В обществе, в котором преобладали неграмотные или люди, не приученные к постоянному чтению, последнее неизбежно носило публичный характер. Существенно, однако, было то, что Амвросий изучал богословские тексты, нуждавшиеся в особом внимании и вдумчивой экзегезе. Подобное чтение требовало более интимного общения с книгой, и эта «приватизация» процесса проникновения в смысл прочитанного, несомненно, способствовала интенсификации душевной жизни индивида. Наблюдение Августина вполне конкретно и касается отдельного лица, но дальнейшая история практики чтения на протяжении Средневековья свидетельствует о глубоком изменении его природы: образованный индивид приучался мыслить изученными им текстами, усваивавшимися в качестве неотъемлемого достояния его личности[220].
Центральное место в «Исповеди» принадлежит все вновь возобновляемому анализу внутреннего состояния автора. Глубокий психологизм находит выражение прежде всего в проникновенном анализе понятия памяти – хранилища душевного опыта и основы личностного самосознания. Ум, постоянно обращенный на самого себя, помнит все свои состояния. «Память есть гарант уникальности личностного опыта, хранилище индивидуальной истории. Память – это (в какой-то мере) сам человек»[221].
Не менее принципиальными для понимания сущности человеческой личности являются размышления о природе времени. «Что же такое время?» – вопрошает Августин. «Кто смог бы объяснить это просто и кратко? Кто смог бы постичь мысленно, чтобы ясно об этом рассказать?» Все твердят: «Время и время, времена и времена», но никто не способен ясно и непротиворечиво ответить на вопрос о подлинной природе феномена времени. Природа его такова, что человеческая мысль заходит в тупик.

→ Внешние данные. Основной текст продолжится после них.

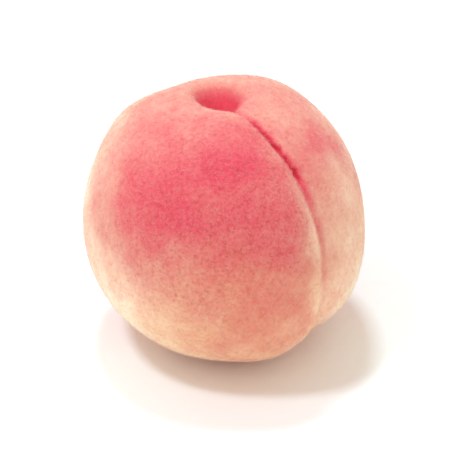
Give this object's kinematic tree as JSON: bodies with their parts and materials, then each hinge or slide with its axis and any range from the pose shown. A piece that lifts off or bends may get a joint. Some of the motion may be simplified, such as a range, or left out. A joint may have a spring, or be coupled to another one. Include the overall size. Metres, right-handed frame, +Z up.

Августин отказывается от понимания времени как меры движения тел (по Аристотелю), для него время представляет собой проблему не физическую, но психологическую. Главная трудность заключается в том, что в противоположность вечности, характеризующейся неподвижностью, время непрерывно течет, и потому, строго говоря, нет ни прошедшего, ни будущего времени. В самом деле: как можно постигнуть прошлое, которого уже нет, и будущее, еще не существующее? «Разве мы ошибемся, сказав, что время существует только потому, что оно стремится исчезнуть?» (Confes. XI, 14). Августин приходит к заключению, что все модусы времени таятся в настоящем. Он пишет о «настоящем прошедшего», о «настоящем настоящего» и о «настоящем будущего». «Некие три времени эти существуют в нашей душе, и нигде в другом месте я их не вижу: настоящее прошедшего – это память; настоящее настоящего – его непосредственное созерцание; настоящее будущего – его ожидание» (Confes. XI, 20). Следовательно, все три формы времени принадлежат душевному миру, содержатся в индивидуальном сознании.